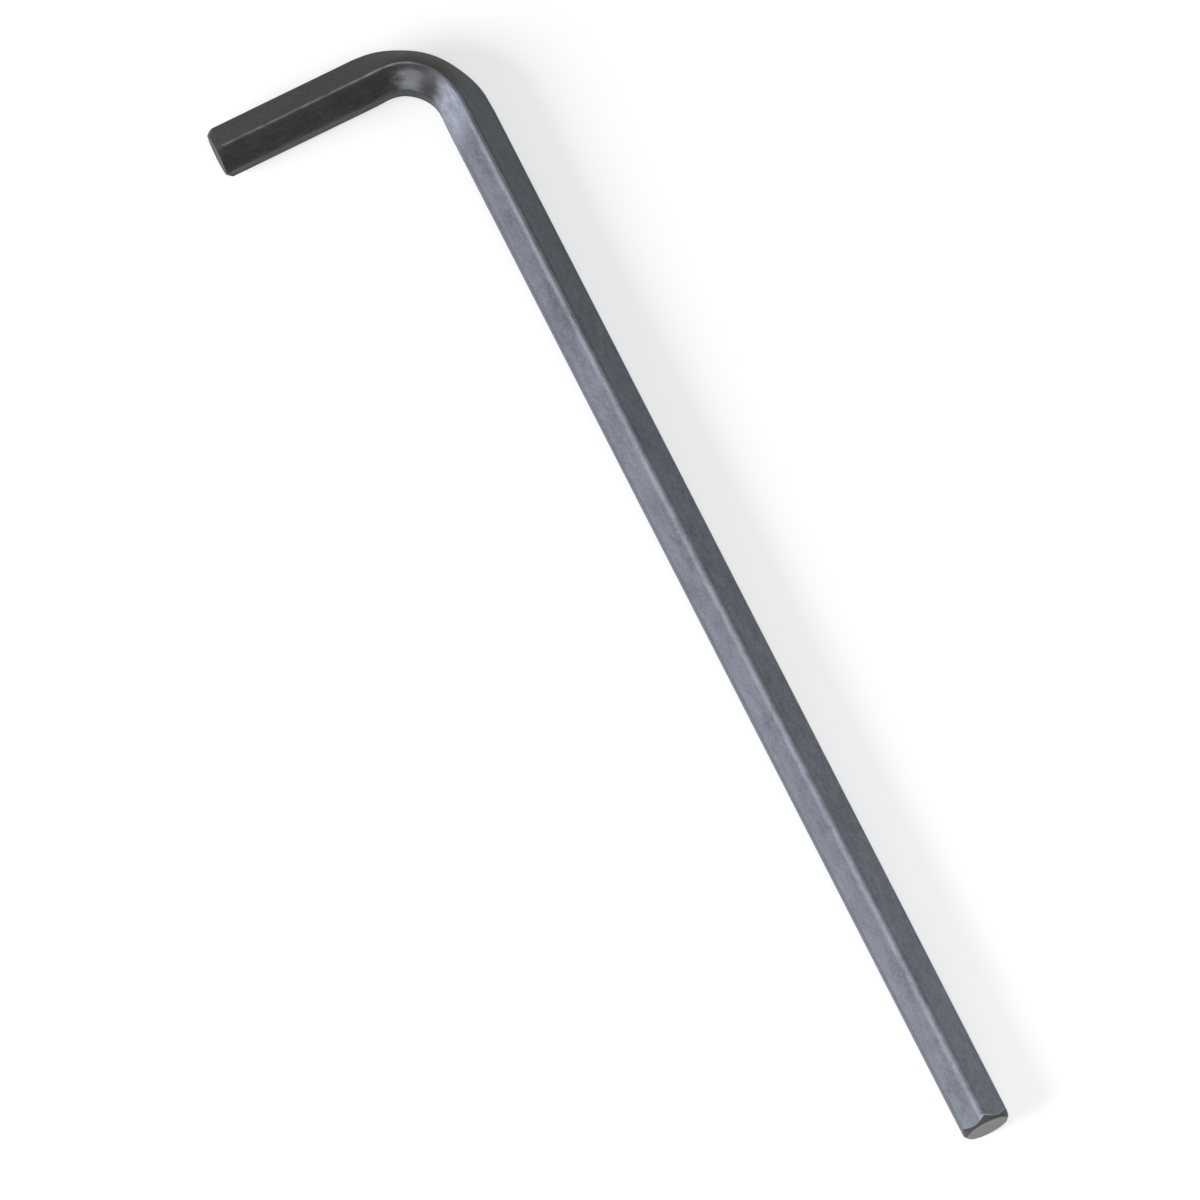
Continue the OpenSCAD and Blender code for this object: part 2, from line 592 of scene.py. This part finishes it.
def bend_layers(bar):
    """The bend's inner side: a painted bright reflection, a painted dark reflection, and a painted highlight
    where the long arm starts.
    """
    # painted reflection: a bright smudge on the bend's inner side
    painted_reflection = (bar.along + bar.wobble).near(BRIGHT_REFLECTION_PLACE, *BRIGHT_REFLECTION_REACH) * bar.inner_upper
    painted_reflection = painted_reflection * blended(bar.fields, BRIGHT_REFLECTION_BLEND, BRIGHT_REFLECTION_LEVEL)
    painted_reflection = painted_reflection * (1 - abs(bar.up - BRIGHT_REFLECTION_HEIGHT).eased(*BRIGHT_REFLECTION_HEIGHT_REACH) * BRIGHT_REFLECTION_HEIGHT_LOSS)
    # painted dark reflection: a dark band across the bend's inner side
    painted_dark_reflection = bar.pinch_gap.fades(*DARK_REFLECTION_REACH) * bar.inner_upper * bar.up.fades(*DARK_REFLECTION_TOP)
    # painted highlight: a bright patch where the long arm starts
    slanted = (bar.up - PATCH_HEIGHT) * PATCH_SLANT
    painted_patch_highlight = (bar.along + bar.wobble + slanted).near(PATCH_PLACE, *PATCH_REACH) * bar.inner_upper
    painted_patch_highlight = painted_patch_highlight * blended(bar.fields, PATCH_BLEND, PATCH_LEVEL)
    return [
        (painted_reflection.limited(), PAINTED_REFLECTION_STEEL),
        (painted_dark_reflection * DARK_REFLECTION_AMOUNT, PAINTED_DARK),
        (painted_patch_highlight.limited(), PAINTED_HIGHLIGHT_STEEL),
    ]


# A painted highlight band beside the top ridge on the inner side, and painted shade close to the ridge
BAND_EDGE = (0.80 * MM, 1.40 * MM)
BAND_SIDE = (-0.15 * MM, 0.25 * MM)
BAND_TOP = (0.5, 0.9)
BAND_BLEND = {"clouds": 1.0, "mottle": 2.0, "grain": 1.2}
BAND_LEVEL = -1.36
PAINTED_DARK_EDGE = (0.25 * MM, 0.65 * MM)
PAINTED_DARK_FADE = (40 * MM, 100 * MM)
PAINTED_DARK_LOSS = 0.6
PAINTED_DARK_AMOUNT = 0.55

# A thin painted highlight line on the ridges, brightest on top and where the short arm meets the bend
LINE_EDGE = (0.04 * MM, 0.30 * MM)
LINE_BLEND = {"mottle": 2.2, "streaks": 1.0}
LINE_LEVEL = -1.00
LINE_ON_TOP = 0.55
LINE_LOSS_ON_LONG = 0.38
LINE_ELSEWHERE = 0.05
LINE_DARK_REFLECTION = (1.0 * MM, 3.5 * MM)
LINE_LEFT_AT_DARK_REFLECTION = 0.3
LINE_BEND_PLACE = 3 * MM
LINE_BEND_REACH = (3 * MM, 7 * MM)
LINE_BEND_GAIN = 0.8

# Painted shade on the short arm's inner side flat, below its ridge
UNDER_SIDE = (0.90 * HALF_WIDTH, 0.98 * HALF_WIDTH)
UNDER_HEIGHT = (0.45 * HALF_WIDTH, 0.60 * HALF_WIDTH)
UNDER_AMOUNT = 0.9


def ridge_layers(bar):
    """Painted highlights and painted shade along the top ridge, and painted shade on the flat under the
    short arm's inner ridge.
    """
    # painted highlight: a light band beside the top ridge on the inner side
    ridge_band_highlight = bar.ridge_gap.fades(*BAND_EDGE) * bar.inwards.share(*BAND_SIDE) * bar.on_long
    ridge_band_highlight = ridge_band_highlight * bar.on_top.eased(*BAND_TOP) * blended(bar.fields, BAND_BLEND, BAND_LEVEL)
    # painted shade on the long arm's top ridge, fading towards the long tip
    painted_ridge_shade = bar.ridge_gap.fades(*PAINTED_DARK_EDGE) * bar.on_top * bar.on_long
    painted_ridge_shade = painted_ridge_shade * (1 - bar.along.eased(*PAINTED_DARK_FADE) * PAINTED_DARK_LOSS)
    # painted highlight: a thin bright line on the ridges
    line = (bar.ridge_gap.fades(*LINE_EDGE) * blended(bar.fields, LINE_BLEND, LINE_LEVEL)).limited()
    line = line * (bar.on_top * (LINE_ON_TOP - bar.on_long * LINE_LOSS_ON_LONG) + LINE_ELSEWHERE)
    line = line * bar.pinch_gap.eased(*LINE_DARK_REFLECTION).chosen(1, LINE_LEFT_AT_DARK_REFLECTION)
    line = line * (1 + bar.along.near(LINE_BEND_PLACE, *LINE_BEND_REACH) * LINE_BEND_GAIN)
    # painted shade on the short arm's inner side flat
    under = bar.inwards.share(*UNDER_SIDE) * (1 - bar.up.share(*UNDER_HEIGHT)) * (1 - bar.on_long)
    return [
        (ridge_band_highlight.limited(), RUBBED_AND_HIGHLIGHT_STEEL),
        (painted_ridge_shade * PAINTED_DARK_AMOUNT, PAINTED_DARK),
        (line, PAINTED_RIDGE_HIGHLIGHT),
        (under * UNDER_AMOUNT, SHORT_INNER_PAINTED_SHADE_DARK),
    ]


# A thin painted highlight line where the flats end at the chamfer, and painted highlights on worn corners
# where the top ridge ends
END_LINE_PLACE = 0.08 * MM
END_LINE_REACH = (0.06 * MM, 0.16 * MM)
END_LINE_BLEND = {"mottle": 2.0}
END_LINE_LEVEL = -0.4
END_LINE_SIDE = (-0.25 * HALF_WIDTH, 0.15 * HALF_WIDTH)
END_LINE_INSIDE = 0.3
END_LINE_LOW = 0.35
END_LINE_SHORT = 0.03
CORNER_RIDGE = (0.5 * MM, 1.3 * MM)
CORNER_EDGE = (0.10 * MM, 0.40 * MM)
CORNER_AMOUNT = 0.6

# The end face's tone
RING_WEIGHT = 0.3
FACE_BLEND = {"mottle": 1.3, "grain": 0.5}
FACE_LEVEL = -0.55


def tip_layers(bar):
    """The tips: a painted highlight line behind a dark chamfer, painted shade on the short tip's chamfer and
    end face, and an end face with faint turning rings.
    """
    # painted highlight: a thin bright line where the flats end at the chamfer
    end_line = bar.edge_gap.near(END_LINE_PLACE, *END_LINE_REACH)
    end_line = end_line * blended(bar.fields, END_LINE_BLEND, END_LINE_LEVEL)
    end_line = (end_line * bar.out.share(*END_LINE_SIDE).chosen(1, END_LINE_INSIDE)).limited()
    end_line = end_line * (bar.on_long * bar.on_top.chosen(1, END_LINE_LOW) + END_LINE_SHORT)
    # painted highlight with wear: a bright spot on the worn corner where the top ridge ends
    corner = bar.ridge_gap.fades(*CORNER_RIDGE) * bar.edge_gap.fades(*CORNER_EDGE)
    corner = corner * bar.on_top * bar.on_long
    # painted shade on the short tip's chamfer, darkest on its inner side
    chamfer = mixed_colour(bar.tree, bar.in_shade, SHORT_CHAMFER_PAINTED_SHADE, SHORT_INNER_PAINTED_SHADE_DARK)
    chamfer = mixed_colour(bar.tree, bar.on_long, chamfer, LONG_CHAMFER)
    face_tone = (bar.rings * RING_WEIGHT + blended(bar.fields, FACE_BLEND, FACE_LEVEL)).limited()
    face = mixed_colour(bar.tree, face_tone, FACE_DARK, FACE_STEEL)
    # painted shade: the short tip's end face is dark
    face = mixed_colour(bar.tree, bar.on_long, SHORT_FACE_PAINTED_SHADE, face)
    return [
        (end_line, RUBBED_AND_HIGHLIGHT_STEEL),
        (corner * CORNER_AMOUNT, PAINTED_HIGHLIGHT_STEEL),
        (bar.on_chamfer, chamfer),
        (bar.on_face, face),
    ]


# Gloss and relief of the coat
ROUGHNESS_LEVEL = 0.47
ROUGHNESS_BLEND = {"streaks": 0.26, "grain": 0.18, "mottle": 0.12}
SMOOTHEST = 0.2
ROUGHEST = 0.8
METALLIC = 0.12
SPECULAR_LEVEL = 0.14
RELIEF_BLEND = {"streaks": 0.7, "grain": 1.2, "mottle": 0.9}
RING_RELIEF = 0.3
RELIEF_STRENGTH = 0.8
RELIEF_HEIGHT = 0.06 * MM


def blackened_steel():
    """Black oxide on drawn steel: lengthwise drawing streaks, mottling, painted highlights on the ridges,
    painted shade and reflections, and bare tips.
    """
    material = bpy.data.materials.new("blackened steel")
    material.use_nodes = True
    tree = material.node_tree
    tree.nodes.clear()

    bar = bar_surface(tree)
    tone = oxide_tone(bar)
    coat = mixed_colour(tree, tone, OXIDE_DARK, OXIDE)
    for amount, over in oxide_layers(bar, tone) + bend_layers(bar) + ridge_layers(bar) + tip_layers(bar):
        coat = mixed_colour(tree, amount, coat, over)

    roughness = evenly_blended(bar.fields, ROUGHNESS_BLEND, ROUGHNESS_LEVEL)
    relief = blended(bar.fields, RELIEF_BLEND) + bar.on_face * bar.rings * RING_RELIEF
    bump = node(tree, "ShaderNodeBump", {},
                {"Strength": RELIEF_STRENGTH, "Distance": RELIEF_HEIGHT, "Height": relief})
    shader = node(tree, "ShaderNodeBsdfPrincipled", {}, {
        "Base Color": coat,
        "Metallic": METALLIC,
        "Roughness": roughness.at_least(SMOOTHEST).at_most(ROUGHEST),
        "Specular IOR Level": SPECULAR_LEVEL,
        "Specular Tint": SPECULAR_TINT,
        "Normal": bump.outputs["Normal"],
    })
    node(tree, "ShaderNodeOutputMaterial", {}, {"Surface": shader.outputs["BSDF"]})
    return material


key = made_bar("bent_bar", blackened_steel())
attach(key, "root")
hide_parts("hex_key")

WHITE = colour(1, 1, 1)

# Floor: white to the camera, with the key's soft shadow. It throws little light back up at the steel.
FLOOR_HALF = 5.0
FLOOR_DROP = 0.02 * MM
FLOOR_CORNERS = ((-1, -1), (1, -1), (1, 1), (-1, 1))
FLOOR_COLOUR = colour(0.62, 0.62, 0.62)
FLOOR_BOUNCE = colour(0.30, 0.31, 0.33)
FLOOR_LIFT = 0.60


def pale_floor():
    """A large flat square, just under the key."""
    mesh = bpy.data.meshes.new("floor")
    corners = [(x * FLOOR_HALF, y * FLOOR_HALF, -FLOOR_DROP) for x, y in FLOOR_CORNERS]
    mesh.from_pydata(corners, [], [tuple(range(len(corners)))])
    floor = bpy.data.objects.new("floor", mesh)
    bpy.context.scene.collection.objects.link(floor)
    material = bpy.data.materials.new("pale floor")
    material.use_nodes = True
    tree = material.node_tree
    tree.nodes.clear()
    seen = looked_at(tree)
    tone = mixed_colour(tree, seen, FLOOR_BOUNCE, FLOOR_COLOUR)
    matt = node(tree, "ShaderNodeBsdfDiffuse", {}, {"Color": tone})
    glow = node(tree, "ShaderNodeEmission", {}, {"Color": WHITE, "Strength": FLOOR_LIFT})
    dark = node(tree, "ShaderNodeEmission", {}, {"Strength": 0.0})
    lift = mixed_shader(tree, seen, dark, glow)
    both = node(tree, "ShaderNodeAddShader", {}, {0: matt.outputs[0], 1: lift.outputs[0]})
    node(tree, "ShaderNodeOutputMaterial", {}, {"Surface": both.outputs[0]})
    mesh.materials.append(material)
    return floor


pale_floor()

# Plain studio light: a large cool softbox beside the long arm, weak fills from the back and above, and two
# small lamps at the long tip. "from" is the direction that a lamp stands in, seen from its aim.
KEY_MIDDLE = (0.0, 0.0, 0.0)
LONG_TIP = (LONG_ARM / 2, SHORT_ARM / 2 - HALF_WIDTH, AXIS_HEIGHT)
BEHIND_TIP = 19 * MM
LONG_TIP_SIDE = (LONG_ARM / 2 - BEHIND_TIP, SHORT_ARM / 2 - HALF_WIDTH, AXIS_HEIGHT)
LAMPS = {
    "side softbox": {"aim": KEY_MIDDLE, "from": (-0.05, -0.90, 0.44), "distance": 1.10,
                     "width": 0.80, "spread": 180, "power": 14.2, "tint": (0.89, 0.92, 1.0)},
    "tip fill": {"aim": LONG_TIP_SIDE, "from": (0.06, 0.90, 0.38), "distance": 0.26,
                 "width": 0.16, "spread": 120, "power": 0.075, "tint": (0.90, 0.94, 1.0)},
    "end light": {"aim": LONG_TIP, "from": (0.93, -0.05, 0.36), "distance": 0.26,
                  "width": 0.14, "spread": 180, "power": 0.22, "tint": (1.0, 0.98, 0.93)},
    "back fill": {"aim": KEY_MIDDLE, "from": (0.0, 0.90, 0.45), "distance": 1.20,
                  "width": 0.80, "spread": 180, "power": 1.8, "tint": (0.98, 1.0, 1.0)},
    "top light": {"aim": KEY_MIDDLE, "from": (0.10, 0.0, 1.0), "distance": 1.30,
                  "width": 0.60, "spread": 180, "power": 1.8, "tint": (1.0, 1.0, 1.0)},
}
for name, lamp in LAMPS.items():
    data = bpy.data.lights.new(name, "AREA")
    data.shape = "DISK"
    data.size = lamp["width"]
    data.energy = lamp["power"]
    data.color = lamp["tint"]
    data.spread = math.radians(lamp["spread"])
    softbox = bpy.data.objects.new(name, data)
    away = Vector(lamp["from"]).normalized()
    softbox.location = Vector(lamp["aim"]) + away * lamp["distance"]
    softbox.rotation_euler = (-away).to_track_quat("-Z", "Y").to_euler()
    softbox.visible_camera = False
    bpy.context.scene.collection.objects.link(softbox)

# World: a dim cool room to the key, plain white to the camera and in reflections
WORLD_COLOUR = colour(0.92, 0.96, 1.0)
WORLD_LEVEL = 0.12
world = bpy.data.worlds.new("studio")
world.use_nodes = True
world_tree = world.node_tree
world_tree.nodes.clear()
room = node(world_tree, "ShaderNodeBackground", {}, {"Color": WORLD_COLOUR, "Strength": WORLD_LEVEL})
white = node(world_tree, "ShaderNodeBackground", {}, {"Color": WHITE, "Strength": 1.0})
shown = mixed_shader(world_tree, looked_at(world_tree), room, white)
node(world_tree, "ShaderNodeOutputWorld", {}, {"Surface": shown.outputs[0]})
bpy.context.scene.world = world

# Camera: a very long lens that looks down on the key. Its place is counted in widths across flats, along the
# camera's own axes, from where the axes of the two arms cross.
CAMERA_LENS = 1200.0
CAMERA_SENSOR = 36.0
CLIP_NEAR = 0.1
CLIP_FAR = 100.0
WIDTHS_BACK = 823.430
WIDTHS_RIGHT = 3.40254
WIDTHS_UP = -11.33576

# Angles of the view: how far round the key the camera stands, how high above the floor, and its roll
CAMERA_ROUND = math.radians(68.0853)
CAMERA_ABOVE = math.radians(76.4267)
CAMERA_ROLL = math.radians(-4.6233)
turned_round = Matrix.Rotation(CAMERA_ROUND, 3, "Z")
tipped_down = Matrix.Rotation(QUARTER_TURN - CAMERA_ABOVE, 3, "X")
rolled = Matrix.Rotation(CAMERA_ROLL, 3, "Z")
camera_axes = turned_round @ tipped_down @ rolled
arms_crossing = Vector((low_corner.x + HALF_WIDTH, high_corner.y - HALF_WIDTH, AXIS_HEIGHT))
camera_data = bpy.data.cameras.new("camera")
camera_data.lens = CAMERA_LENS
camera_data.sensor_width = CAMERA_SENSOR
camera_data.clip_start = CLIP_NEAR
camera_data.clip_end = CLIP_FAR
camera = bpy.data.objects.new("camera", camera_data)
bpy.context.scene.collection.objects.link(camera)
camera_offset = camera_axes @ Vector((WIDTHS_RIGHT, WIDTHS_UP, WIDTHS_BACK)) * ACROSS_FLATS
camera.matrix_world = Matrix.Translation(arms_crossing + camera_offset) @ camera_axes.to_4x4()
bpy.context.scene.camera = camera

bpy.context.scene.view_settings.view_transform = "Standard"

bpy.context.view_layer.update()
━━━━━━━━━━
**Stated exercise:** Give only a number: how many lines of the data hold the string "scene"?

**Task response:** 7